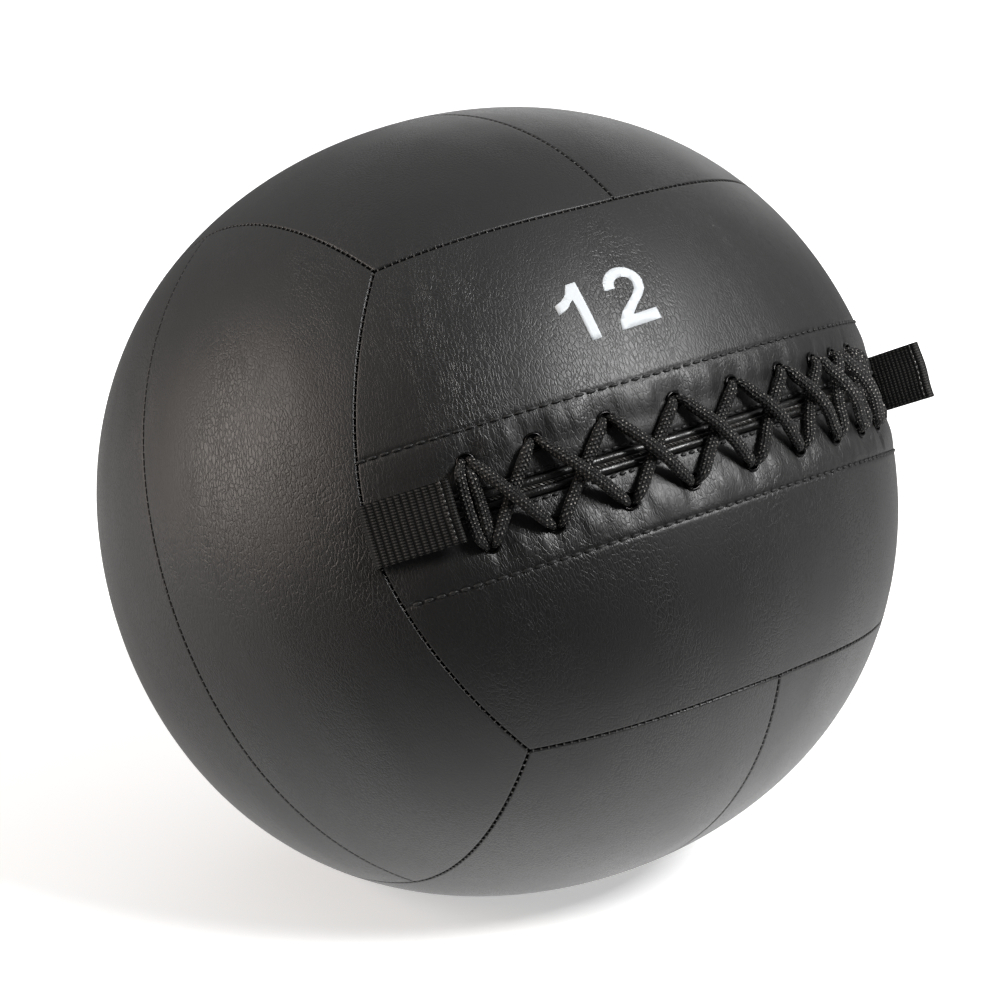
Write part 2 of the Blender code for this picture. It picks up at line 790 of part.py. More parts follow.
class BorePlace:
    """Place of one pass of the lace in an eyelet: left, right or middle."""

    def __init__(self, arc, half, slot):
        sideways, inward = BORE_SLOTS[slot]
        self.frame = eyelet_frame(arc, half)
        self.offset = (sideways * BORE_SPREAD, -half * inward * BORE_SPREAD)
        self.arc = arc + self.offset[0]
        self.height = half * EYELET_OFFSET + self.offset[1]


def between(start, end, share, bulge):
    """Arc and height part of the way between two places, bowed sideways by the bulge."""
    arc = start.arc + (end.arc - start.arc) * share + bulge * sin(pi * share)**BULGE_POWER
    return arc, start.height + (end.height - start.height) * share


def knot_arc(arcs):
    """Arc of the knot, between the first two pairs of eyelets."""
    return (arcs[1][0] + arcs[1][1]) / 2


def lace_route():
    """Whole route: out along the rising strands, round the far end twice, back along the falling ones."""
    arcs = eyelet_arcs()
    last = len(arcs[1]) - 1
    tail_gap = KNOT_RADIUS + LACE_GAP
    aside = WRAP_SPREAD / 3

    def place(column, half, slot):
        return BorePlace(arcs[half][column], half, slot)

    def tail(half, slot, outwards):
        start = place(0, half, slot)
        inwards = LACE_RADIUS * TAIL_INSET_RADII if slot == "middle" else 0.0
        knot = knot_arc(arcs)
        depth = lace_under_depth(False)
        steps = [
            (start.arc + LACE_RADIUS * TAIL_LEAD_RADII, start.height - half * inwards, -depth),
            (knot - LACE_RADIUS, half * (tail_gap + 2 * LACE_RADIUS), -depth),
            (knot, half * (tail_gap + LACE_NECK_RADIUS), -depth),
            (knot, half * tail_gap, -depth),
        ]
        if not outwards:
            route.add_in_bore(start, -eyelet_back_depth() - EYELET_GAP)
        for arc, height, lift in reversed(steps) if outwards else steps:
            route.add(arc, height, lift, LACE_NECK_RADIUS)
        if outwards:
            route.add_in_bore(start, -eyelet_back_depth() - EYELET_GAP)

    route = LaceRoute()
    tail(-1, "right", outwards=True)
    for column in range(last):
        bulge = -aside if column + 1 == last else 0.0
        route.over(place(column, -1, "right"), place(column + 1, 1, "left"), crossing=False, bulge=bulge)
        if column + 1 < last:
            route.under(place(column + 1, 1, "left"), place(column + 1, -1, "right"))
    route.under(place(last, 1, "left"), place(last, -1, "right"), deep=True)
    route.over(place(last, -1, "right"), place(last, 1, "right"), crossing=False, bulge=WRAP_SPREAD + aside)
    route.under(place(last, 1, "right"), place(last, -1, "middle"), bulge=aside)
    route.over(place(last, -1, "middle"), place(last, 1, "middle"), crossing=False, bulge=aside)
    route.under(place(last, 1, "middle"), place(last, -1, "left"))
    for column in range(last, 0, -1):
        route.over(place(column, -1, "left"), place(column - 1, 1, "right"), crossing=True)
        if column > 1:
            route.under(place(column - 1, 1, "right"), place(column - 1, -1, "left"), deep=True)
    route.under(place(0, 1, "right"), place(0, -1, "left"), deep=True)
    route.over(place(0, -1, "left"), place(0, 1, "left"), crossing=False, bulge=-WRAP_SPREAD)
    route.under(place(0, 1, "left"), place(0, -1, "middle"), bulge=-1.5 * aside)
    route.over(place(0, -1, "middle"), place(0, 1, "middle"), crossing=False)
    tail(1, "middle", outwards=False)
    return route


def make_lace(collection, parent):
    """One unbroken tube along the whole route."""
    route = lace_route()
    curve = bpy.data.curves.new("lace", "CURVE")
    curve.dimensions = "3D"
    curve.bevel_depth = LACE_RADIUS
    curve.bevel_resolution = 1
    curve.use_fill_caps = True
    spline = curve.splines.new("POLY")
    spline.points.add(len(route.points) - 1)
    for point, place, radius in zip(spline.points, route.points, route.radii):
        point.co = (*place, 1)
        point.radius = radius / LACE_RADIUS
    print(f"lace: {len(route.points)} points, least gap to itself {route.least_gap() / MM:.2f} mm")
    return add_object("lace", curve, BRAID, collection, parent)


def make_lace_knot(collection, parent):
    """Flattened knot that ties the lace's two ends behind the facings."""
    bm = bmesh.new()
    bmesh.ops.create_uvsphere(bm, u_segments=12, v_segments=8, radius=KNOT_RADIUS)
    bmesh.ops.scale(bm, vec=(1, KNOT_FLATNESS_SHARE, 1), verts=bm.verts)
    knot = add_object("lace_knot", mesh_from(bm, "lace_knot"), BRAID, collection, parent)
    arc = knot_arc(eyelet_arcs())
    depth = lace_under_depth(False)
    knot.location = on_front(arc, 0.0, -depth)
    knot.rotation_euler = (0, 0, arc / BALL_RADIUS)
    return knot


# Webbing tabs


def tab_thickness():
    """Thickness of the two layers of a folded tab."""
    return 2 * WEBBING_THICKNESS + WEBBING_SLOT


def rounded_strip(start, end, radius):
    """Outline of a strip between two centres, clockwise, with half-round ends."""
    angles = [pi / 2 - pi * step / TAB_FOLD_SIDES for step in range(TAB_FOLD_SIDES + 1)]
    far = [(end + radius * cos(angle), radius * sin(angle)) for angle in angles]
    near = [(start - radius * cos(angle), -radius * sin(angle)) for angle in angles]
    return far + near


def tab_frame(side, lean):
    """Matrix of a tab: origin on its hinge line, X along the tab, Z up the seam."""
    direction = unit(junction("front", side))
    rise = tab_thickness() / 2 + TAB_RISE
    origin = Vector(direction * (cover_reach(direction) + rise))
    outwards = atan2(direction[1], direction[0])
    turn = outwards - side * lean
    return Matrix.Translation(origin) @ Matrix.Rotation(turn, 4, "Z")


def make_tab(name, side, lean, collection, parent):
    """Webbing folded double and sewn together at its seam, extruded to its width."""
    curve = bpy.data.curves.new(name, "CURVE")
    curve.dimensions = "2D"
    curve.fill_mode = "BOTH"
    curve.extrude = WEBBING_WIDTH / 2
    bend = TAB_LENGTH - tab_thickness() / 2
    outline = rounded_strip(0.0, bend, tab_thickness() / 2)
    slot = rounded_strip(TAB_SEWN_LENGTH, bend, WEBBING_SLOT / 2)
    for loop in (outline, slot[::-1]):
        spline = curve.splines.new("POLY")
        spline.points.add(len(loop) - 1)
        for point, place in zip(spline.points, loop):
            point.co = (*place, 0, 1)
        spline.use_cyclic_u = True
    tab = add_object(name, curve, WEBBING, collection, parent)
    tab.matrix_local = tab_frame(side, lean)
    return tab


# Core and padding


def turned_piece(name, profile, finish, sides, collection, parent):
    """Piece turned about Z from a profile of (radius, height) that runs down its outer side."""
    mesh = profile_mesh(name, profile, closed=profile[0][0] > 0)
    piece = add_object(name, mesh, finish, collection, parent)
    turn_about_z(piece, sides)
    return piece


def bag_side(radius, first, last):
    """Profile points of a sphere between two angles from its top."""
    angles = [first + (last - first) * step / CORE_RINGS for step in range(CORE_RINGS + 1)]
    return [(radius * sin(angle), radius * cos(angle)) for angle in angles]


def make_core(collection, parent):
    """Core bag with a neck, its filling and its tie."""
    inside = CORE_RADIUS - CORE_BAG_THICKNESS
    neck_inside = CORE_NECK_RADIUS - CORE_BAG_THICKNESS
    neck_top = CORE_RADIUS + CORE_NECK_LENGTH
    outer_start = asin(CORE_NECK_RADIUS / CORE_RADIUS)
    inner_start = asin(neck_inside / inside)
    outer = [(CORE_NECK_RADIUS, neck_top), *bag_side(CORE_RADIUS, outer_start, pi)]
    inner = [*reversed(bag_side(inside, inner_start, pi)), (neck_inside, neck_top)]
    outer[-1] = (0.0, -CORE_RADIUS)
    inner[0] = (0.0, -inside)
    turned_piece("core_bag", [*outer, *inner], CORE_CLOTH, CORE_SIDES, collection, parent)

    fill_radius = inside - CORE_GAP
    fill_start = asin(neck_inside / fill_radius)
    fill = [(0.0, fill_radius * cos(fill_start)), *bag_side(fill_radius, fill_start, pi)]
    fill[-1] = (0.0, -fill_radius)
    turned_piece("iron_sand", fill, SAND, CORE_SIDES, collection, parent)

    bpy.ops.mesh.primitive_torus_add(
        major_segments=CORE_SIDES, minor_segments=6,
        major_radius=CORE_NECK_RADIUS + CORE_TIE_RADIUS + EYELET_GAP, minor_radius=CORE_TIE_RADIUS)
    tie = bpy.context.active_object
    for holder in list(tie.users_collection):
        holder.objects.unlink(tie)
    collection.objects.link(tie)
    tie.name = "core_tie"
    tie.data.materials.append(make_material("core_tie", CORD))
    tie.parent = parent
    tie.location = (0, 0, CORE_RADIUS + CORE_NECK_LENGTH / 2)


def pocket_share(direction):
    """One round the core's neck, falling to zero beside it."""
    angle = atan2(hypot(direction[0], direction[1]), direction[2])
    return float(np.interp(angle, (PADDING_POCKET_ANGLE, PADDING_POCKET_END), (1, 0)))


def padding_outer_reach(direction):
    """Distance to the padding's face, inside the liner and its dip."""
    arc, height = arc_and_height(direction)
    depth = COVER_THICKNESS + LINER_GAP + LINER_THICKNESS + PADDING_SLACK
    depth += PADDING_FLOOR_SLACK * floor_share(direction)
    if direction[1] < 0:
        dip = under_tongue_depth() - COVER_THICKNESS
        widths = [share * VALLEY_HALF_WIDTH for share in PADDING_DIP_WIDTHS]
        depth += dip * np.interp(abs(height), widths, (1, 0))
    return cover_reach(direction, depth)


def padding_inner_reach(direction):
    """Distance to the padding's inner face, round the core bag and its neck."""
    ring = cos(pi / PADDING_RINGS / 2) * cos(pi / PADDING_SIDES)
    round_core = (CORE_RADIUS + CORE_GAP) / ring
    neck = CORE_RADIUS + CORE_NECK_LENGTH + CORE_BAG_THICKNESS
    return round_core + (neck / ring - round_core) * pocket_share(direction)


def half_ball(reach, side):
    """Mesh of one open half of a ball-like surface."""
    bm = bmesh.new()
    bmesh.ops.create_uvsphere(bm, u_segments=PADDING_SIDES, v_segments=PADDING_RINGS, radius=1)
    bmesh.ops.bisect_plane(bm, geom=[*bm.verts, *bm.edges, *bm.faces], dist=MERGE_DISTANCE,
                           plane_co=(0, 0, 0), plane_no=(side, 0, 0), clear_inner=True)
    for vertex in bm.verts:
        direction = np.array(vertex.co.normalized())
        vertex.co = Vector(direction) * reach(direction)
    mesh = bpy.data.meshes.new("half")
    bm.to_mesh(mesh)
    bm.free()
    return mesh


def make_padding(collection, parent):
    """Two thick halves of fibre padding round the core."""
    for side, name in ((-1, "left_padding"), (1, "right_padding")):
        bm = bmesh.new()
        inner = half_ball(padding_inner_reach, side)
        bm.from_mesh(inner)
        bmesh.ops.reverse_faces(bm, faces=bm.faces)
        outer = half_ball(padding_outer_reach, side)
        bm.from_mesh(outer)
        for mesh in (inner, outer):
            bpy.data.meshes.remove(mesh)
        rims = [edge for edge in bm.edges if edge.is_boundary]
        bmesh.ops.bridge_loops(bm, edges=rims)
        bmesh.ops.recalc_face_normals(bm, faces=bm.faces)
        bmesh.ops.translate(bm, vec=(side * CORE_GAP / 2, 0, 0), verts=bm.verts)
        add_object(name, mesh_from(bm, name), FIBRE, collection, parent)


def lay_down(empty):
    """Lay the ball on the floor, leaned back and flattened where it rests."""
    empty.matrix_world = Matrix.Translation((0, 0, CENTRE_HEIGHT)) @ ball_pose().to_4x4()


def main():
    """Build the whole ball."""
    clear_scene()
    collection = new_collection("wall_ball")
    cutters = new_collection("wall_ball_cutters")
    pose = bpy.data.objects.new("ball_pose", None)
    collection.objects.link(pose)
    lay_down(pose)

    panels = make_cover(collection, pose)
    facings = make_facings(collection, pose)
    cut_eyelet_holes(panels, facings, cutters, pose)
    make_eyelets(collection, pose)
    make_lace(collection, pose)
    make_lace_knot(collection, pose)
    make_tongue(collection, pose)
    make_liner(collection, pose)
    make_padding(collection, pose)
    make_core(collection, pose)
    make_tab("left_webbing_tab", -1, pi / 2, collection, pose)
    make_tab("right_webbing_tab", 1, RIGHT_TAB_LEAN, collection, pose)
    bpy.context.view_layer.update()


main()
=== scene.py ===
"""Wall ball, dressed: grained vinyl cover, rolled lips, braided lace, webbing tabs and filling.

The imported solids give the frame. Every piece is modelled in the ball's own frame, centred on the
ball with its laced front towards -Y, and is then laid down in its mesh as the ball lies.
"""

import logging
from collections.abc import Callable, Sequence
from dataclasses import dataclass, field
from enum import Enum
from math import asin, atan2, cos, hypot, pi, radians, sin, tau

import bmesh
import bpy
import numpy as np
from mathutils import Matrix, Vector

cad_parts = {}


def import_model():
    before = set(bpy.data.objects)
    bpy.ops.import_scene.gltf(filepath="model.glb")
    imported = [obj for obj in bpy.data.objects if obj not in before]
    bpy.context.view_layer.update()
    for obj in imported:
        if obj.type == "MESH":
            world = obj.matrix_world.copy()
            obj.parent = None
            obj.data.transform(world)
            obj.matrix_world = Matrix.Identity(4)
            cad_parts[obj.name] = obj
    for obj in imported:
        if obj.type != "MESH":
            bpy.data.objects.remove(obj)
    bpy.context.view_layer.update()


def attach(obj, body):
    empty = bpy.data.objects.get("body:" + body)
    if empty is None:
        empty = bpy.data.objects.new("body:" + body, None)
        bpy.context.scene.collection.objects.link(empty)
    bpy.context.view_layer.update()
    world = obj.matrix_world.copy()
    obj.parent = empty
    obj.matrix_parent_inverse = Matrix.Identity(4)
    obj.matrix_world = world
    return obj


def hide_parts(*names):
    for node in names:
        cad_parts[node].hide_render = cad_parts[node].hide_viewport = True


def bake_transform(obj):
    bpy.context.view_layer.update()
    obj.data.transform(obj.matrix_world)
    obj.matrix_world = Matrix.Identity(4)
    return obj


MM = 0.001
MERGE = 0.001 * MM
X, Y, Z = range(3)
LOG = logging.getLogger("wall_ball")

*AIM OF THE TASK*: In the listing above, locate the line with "make_core(collection, pose)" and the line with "from math import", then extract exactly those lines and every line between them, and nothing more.

*SOLUTION TO THIS PROBLEM*:
    make_core(collection, pose)
    make_tab("left_webbing_tab", -1, pi / 2, collection, pose)
    make_tab("right_webbing_tab", 1, RIGHT_TAB_LEAN, collection, pose)
    bpy.context.view_layer.update()


main()
=== scene.py ===
"""Wall ball, dressed: grained vinyl cover, rolled lips, braided lace, webbing tabs and filling.

The imported solids give the frame. Every piece is modelled in the ball's own frame, centred on the
ball with its laced front towards -Y, and is then laid down in its mesh as the ball lies.
"""

import logging
from collections.abc import Callable, Sequence
from dataclasses import dataclass, field
from enum import Enum
from math import asin, atan2, cos, hypot, pi, radians, sin, tau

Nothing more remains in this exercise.